I opened the door, used the stick to push it out. It came to the rocker, stopped. I stopped too. The air was like frozen; like two motionless gunmen both pointing their guns at each other, sensing, judging and deciding what their next move should be. This moment lasted at least one minute, until the groundhog perceived some sort of “letting go” atmosphere from me. It took the chance, scampered out all the way down to the back fence like a shooting arrow.
This embarrassing encounter didn’t seem to bother it much—now it is leisurely eating the flowers, looking content and complacent, which can make anyone who interrupts its meal feel guilty.

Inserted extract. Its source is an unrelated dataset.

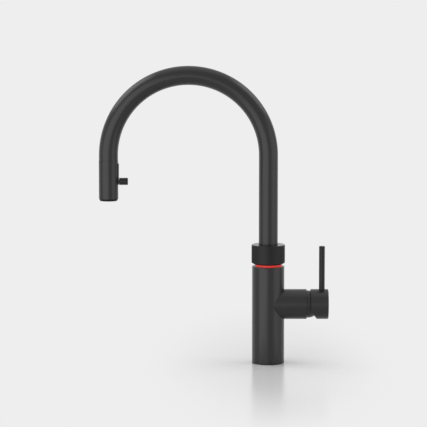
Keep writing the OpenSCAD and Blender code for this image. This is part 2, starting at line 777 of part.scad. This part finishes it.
module aerator_mesh() color("#9a9c9e") at_leg() difference() {
    mesh_z = head_z + mesh_sink;
    mesh_r = aerator_r - aerator_wall;
    hole = 0.9;
    pitch = 1.5;
    translate([0, 0, mesh_z]) cylinder(r = mesh_r, h = mesh_t);
    for (x = [-3 : 3], y = [-3 : 3]) if (norm([x, y]) * pitch < mesh_r - hole)
        translate([x * pitch - hole / 2, y * pitch - hole / 2, mesh_z - eps]) cube([hole, hole, mesh_t + 2 * eps]);
}

module selector_plate() color("#1b1b1b") at_leg() difference() {
    intersection() {
        bevelled(head_r + plate_t, plate_z, plate_h, 0, 0.8 * plate_t);
        translate([0, -plate_w / 2, plate_z]) cube([head_r + plate_t, plate_w, plate_h]);
    }
    translate([0, 0, plate_z - eps]) cylinder(r = head_r, h = plate_h + 2 * eps);
    selector_slot();
}

module hose_tail() color("#4a4a4c") at_leg()
    ring(hose_r, hose_r - hose_wall, connector_top_z, tail_z - connector_top_z);

// Pin with a thin neck that runs in the plate's slot
module selector_pin() color("#1f1f1f") at_leg() translate([0, 0, pin_z]) rotate([0, 90, 0]) {
    pin_foot = head_r + plate_t + loose_gap;
    translate([0, 0, spool_x - neck_sink]) cylinder(r = neck_r, h = pin_foot - spool_x + neck_sink);
    bevelled(pin_r, pin_foot, pin_reach - pin_foot, 0, 0.5);
}

module selector_spool() color("#d8d2c0") at_leg() difference() {
    translate([spool_x, 0, pin_z - spool_h / 2]) cylinder(r = spool_r, h = spool_h);
    translate([spool_x - neck_sink, 0, pin_z]) rotate([0, 90, 0]) cylinder(r = neck_r, h = spool_r + neck_sink);
}

// ---- moving part of the mixer

module rotor() color("#e8e6df") difference() {
    union() {
        on_mixer(rotor_flange_x) cylinder(r = rotor_r + 1.2, h = rotor_flange_t);
        on_mixer(rotor_flange_x) cylinder(r = rotor_r, h = rotor_end_x - rotor_flange_x);
    }
    translate([barrel_end + rotor_flange_x - eps, -slot_half, barrel_z - rotor_slot_h])
        cube([rotor_end_x - rotor_flange_x + 2 * eps, 2 * slot_half, 2 * rotor_slot_h]);
    on_mixer(pivot_out) rotate([90, 0, 0]) cylinder(r = pivot_pin_d / 2, h = barrel_d, center = true);
    on_mixer(seal_x) ring(rotor_r + 1, rotor_r - seal_depth, 0, seal_w);
}

module rotor_seal() color("#161616") on_mixer(seal_x) ring(rotor_r, rotor_r - seal_depth, 0, seal_w);

module pivot_pin() color("#c4c6c8") on_mixer(pivot_out) rotate([90, 0, 0])
    cylinder(r = pivot_pin_d / 2, h = 2 * rotor_r - 1.2, center = true);

module moving_disc() color("#efece4") translate([0, 0, disc_rest]) difference() {
    on_mixer(moving_disc_x) cylinder(r = disc_d / 2, h = disc_t);
    on_mixer(moving_disc_x - eps) cylinder(r = 4, h = 1.2);
}

module disc_driver() color("#3f6f8f") difference() {
    translate([0, 0, disc_rest]) on_mixer(driver_x) cylinder(r = disc_d / 2, h = driver_top_x - driver_x);
    translate([barrel_end + pivot_out - peg_arm - peg_r - loose_gap, -slot_half, barrel_z - peg_r - peg_gap])
        cube([10, 2 * slot_half, 2 * (peg_r + peg_gap)]);
}

// Stem: a hub on the pivot pin, an arm with a peg into the disc driver, and a bar out to the cap
module stem() color("#b9a06a") difference() {
    translate([barrel_end + pivot_out, 0, barrel_z]) union() {
        rotate([90, 0, 0]) cylinder(r = 4, h = stem_w, center = true);
        translate([-peg_arm, 0, 0]) rotate([90, 0, 0]) cylinder(r = peg_r, h = stem_w, center = true);
        translate([-peg_arm, -stem_w / 2, -arm_half]) cube([peg_arm, stem_w, 2 * arm_half]);
        translate([0, -stem_w / 2, -stem_h / 2]) cube([stem_end - pivot_out, stem_w, stem_h]);
    }
    on_mixer(pivot_out) rotate([90, 0, 0])
        cylinder(r = pivot_pin_d / 2 + run_gap, h = barrel_d, center = true);
}

module mixer_cap() color("#2b2b2a") difference() {
    on_mixer(cap_x) bevelled(mixer_r, 0, cap_len, 0, cap_bevel);
    on_mixer(pivot_out) sphere(r = cavity_r);
    // relief that lets the cap tilt towards the barrel
    translate([barrel_end + cap_x, 0, barrel_z - relief_drop]) rotate([0, -relief_angle, 0])
        translate([-barrel_d, -barrel_d, -barrel_d]) cube([barrel_d, 2 * barrel_d, barrel_d]);
    translate([barrel_end, -stem_w / 2, barrel_z - stem_h / 2]) cube([stem_end, stem_w, stem_h]);
    translate([barrel_end + rod_x, 0, barrel_z + rod_foot]) cylinder(r = rod_r, h = rod_top);
    translate([barrel_end + grub_x, 0, barrel_z - barrel_d]) cylinder(r = grub_d / 2, h = barrel_d);
}

module lever_rod() color("#2b2b2a") translate([barrel_end + rod_x, 0, barrel_z])
    bevelled(rod_r, rod_foot, rod_top - rod_foot, 0, 0.4);

module grub_screw() color("#8d8f91") difference() {
    translate([barrel_end + grub_x, 0, barrel_z - stem_h / 2 - grub_len]) cylinder(r = grub_d / 2, h = grub_len);
    translate([barrel_end + grub_x, 0, barrel_z - stem_h / 2 - grub_len - eps])
        cylinder(r = grub_d / 4, h = grub_hex_depth, $fn = 6);
}

module screw_plug() color("#1b1b1b")
    translate([barrel_end + grub_x, 0, barrel_z - mixer_r + 0.3]) cylinder(r = grub_d / 2, h = plug_t);

body_column();
base_gasket();
mounting_shank();
rubber_washer();
clamp_washer();
clamp_nut();
water_manifold();
knob_spigot();
lower_glide_ring();
upper_glide_ring();
thrust_washer();
swivel_stop_screw();
light_board();
light_ring();
spring_washer();
return_spring();
carrier_clip();
cartridge_body();
port_seals();
fixed_disc();
cartridge_nut();
dome_cover();
push_sleeve();
boil_knob();
knob_clip();
knob_magnets();
spout_tube();
spout_clip();
stop_lug();
boil_line();
spray_hose();
hose_coupling();
dock_block();
dock_magnets();
head_shell();
head_body();
hose_connector();
check_valve();
head_magnets();
nozzle_rim();
spray_plate();
aerator_housing();
aerator_mesh();
selector_plate();
hose_tail();
selector_pin();
selector_spool();
rotor();
pivot_pin();
rotor_seal();
moving_disc();
disc_driver();
stem();
mixer_cap();
lever_rod();
grub_screw();
screw_plug();
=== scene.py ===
import json
import math

import bmesh
import bpy
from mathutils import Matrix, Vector

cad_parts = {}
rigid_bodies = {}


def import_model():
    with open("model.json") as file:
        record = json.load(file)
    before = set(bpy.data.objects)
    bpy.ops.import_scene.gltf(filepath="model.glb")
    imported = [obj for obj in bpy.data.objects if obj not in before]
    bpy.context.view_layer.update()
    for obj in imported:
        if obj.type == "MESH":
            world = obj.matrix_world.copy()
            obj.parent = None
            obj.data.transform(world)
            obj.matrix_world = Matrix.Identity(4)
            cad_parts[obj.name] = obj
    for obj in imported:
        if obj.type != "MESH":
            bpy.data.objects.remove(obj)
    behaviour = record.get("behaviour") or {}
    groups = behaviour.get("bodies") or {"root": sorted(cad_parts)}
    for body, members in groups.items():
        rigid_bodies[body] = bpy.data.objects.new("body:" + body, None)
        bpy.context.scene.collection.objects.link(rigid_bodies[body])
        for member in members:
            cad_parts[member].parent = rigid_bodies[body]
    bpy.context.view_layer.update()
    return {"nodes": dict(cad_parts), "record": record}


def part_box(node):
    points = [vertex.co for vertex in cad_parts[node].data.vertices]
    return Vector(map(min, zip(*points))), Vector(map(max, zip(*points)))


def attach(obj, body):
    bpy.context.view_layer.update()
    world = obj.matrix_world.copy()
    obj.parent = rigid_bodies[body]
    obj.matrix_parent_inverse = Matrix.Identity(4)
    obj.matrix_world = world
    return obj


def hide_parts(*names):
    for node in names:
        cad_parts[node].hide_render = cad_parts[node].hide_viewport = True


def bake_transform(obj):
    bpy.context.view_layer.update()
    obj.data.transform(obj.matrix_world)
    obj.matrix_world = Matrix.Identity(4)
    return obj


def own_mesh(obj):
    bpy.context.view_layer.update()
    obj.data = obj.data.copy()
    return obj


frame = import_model()
cadNodes = frame["nodes"]
bpy.ops.object.select_all(action="DESELECT")
print("frame loaded:", len(cadNodes), "nodes")

mm = 0.001
weld = 0.002 * mm  # points closer than this are made one


class Wire:
    # a socket that can stand in an expression
    def __init__(self, bench, socket):
        self.bench = bench
        self.socket = socket

    def __add__(self, other):
        return self.bench.maths("ADD", self, other)

    def __sub__(self, other):
        return self.bench.maths("SUBTRACT", self, other)

    def __rsub__(self, other):
        return self.bench.maths("SUBTRACT", other, self)

    def __mul__(self, other):
        return self.bench.maths("MULTIPLY", self, other)

    def __gt__(self, other):
        return self.bench.maths("GREATER_THAN", self, other)

    __radd__ = __add__
    __rmul__ = __mul__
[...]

I am happy to see that they take my yard as their canteen (as long as they don’t eat my plants and don’t shit 😢). Sometimes if there was a cookie crumb on the porch after our morning coffee, a while later a crew of ants would show up. Strangely, even if many other ants were nearby doing nothing, only two or three ants managed to carry the crumb (which was bigger than the three of them combined) as if they were assigned to this project. One ant was dragging the crumb at the front, another one pushing from behind. If there was a third one, the third one would work like a scout: Sometimes it came ahead of its coworkers to check whether the path was clear or not; then it turned back, either helped the back one to push, or helped the front one to drag. When they fell into or must pass a ditch—the groove between the pavers—they three would work together to get it through. They were very collaborative so I had to convince myself that all the other passerby ants were merely from other groups; no bother nor robbery was already the best we could expect from them.